Practically everyone in the Bush Administration associated with this program, including John Ashcroft, George Tenet, Andrew Card, David Addington and John Yoo, all declined to be interviewed by the Inspectors General for this report. One of the only on-the-record sources for this report is cheerleader Michael Hayden, who as NSA Director when this program was enacted thinks it stopped multiple terrorist attacks (how reliable a narrator is he, really?). As a result we get a pretty murky picture of what exactly happened, with the additional intelligence gathering still classified, and each Inspector General working on the report hitting a wall of difficulty at assessing the effectiveness or even scope of the program. NSA talks it up, CIA wasn't read into the system (although, as Spencer Ackerman reports, they had a deeper role than at first thought), DoJ couldn't really asses it, the Director of National Intelligence has less of a clear idea as well.
There is this, from the report:
The DOJ OIG review concluded that several considerations favored initiating the process of transitioning the PSP (President's Surveillance Program) to FISA authority earlier than had been done, especially as the program became less a temporary response to the September 11 terrorist attacks and more a permanent surveillance tool (emphasis mine). These considerations included the PSP's effect on privacy interests of US persons, the instability of the legal reasoning on which the program rested for several years, and the substantial restrictions placed on FBI agents' access to and use of program-derived information due to the highly classified status of the PSP.
If I had to guess, I'd say all this mystery was intentional.
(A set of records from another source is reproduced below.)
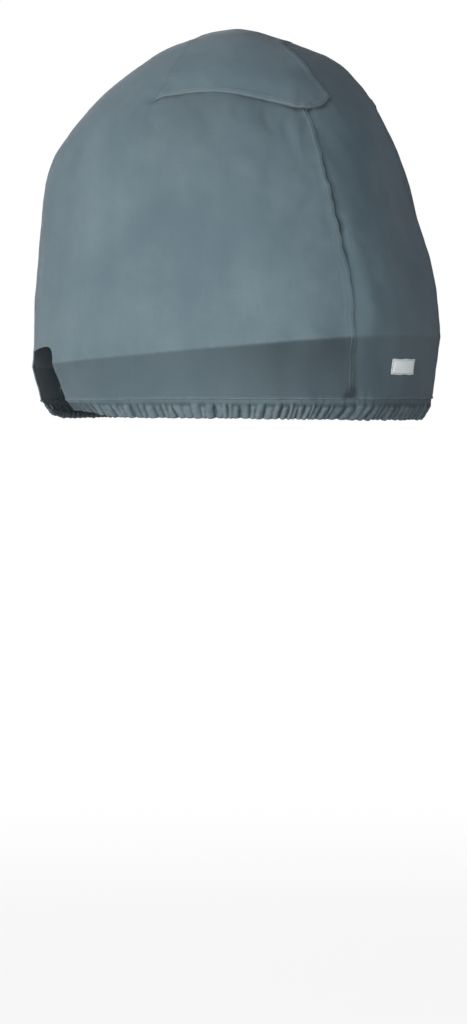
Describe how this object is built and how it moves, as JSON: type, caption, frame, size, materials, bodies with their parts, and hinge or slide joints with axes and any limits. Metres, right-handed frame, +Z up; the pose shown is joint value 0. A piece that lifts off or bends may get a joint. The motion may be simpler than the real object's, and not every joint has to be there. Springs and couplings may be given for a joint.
{
  "type": "outboard motor cover",
  "caption": "Fitted cloth hood that covers the power head of an outboard motor, with a gathered casing round its open foot and an arched notch at one corner.",
  "frame": {"origin": "where the inside of the crown bears on the top of the motor's cowling", "axes": "+X aft, away from the boat; -Y port, the side with the notch and the label; +Z up"},
  "size_m": [0.697, 0.5018, 0.6638],
  "materials": {
    "canvas": "matt woven marine canvas, grey blue",
    "label_cloth": "white woven label, bare"
  },
  "bodies": {
    "root": {"crown_panel": "canvas", "side_panel_port": "canvas", "side_panel_starboard": "canvas", "aft_panel": "canvas", "gathered_casing": "canvas", "label": "label_cloth"}
  },
  "joints": []
}
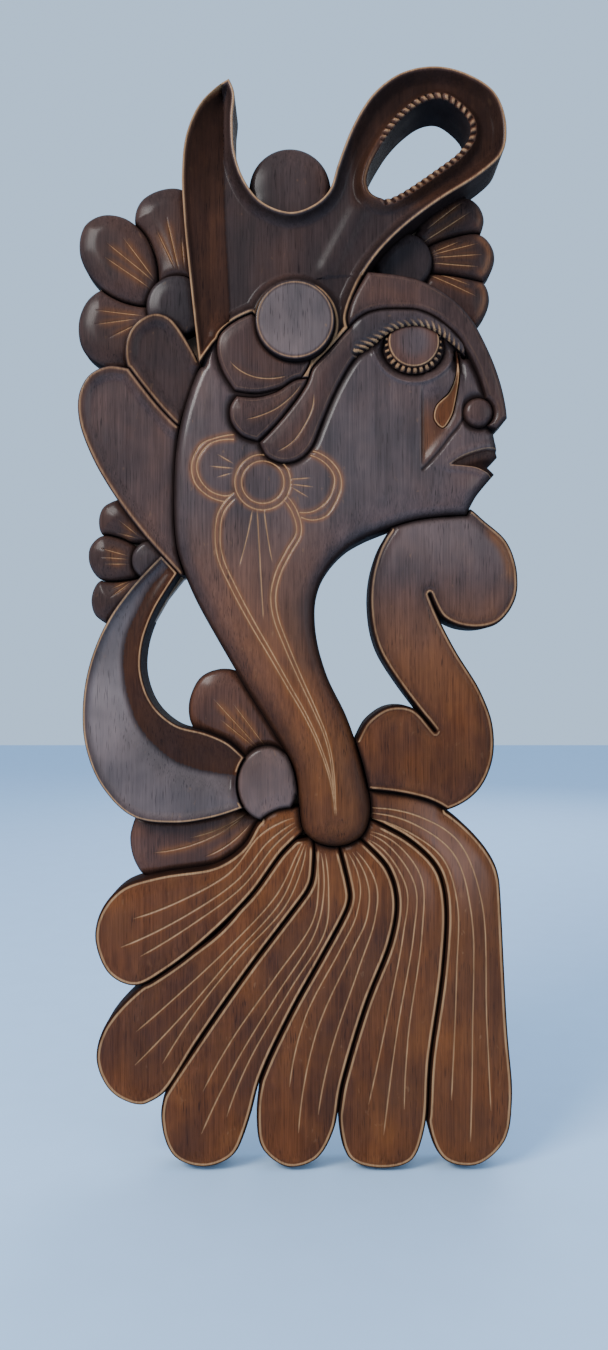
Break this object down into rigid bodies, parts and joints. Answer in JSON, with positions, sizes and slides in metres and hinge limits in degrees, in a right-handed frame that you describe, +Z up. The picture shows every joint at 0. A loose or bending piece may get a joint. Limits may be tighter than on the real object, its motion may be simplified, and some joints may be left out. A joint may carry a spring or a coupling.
{
  "type": "wall relief carving",
  "caption": "Pierced wooden wall carving: a stylised head in profile on a long neck over a fan of petals, with a looped crest, flowers, a crescent and a scroll.",
  "frame": {"origin": "centre of the keyhole slot's round end on the back plane, where the nail's shank rests", "axes": "+Z up, +X to the right seen from the front, the carved front faces -Y and the back plane is Y = 0"},
  "size_m": [0.326, 0.045, 0.804],
  "materials": {
    "stained_wood_dark": "dark brown stain under satin lacquer, tan wood showing on worn edges and incised lines",
    "stained_wood_warm": "reddish brown stain under satin lacquer, tan incised lines",
    "backer_wood": "plain planed wood, matt",
    "dowel_wood": "raw beech, matt",
    "steel": "zinc plated"
  },
  "bodies": {
    "root": {"ear_disc": "stained_wood_dark", "nostril": "stained_wood_dark", "tuft_lower": "stained_wood_dark", "tuft_middle": "stained_wood_dark", "tuft_upper": "stained_wood_dark", "tear": "stained_wood_dark", "eye": "stained_wood_dark", "crest": "stained_wood_dark", "brow_band": "stained_wood_dark", "head": "stained_wood_dark", "flower_low_boss": "stained_wood_dark", "leaf_lower": "stained_wood_dark", "leaf_upper": "stained_wood_dark", "crescent": "stained_wood_dark", "scroll": "stained_wood_dark", "crown_ball": "stained_wood_dark", "flower_side_boss": "stained_wood_dark", "flower_side_petal_middle": "stained_wood_dark", "flower_side_petal_top": "stained_wood_dark", "flower_side_petal_lower": "stained_wood_dark", "flower_low_petal_upper": "stained_wood_dark", "flower_low_petal_lower": "stained_wood_dark", "flower_left_boss": "stained_wood_dark", "flower_left_petal_outer": "stained_wood_dark", "flower_left_petal_top": "stained_wood_dark", "flower_left_petal_lower": "stained_wood_dark", "flower_right_boss": "stained_wood_dark", "flower_right_petal_middle": "stained_wood_dark", "flower_right_petal_top": "stained_wood_dark", "flower_right_petal_lower": "stained_wood_dark", "skirt_petal_1": "stained_wood_warm", "skirt_petal_2": "stained_wood_warm", "skirt_petal_3": "stained_wood_warm", "skirt_petal_4": "stained_wood_warm", "skirt_petal_5": "stained_wood_warm", "skirt_petal_6": "stained_wood_warm", "backer": "backer_wood", "hanger_block": "backer_wood", "hanger_plate": "steel", "hanger_screw_upper": "steel", "hanger_screw_lower": "steel", "dowel_crest_left": "dowel_wood", "dowel_crest_right": "dowel_wood", "dowel_ear_disc": "dowel_wood", "dowel_head_cheek": "dowel_wood", "dowel_head_nape": "dowel_wood", "dowel_leaf_upper": "dowel_wood", "dowel_leaf_lower": "dowel_wood", "dowel_crescent_top": "dowel_wood", "dowel_crescent_foot": "dowel_wood", "dowel_scroll_top": "dowel_wood", "dowel_scroll_foot": "dowel_wood", "dowel_skirt_petal_1": "dowel_wood", "dowel_skirt_petal_2": "dowel_wood", "dowel_skirt_petal_3": "dowel_wood", "dowel_skirt_petal_4": "dowel_wood", "dowel_skirt_petal_5": "dowel_wood", "dowel_skirt_petal_6": "dowel_wood"}
  },
  "joints": []
}
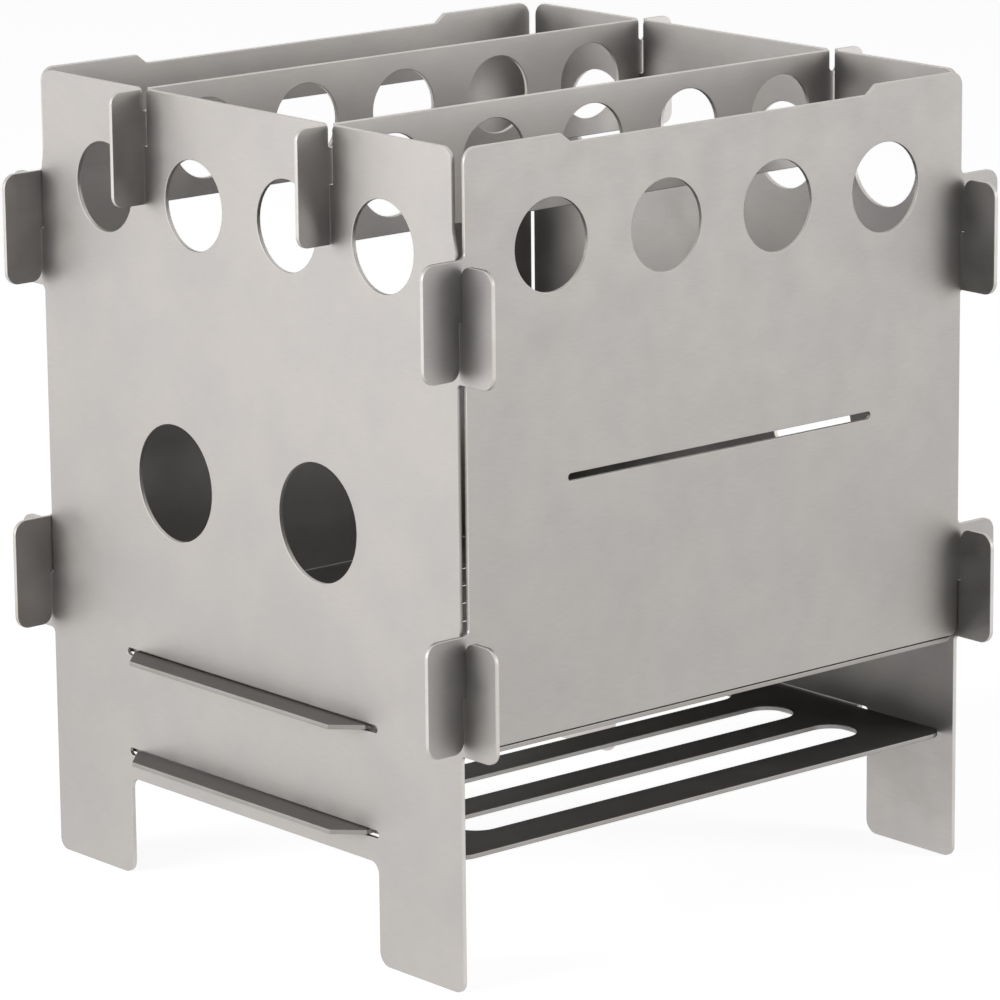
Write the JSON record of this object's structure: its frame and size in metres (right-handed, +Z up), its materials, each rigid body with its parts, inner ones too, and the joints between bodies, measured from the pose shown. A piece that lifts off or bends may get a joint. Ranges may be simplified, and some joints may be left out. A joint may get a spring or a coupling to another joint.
{
  "type": "folding camping wood stove",
  "caption": "Flat-pack camping wood stove of interlocking steel sheets: four walls hooked at the corners, two slotted grates below, a feed opening in one side and two crossbars on top that carry a pot.",
  "frame": {"origin": "on the ground, under the middle of the stove", "axes": "+Z up, -Y out of the front wall, +X out of the right wall"},
  "size_m": [0.159, 0.159, 0.173],
  "materials": {
    "wall_steel": "satin stainless sheet with a fine rolled grain",
    "crossbar_steel": "satin stainless sheet with a fine rolled grain",
    "grate_steel": "satin stainless sheet, a little darker"
  },
  "bodies": {
    "stove_frame": {"front_wall": "wall_steel", "rear_wall": "wall_steel", "fire_grate": "grate_steel", "ash_grate": "grate_steel"},
    "right_wall": {"right_wall": "wall_steel"},
    "left_wall": {"left_wall": "wall_steel"},
    "right_crossbar": {"right_crossbar": "crossbar_steel"},
    "left_crossbar": {"left_crossbar": "crossbar_steel"}
  },
  "joints": [
    {"name": "right_wall_lift", "type": "slide", "parent": "stove_frame", "child": "right_wall", "axis": [0, 0, 1], "range_m": [0, 0.05]},
    {"name": "left_wall_lift", "type": "slide", "parent": "stove_frame", "child": "left_wall", "axis": [0, 0, 1], "range_m": [0, 0.05]},
    {"name": "right_crossbar_lift", "type": "slide", "parent": "stove_frame", "child": "right_crossbar", "axis": [0, 0, 1], "range_m": [0, 0.03]},
    {"name": "left_crossbar_lift", "type": "slide", "parent": "stove_frame", "child": "left_crossbar", "axis": [0, 0, 1], "range_m": [0, 0.03]}
  ]
}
Nobody really knew what was going on with the intelligence-gathering capabilities of the NSA, by design. The only ones who knew directed the policy, and they aren't talking. After the fact they desperately tried to keep the scope of the program a secret. The bottom line is that we still do not know the nature of the program, even after this IG report. Incidentally one Senator who voted for the FISA Amendments Act, which indemnified the telecoms and expanded the intelligence-gathering capabilities under FISA, said that as a consolation to civil libertarians, at least we would get a full accounting of the Bush-era program through this investigation.
His name was Barack Obama.
...Spencer:
The Bush administration called its warrantless surveillance efforts “very, very important to protect the national security of this country,” in the words of Attorney General Alberto Gonzales in 2005. Today’s Inspectors General report on the President’s Surveillance Program doesn’t really substantiate that assessment. “[M]ost PSP leads were determined not to have any connection to terrorism,” according to the Justice Department’s inspector general.
Former Bush administration officials gave the generic statement that the PSP was “of value,” to quote FBI Director Robert Mueller’s rather conspicuously understated judgment. But there’s no evidence given in the report about valuable contributions that the PSP uniquely provided to the counterterrorism fight, even when conceding that most of that stuff is classified.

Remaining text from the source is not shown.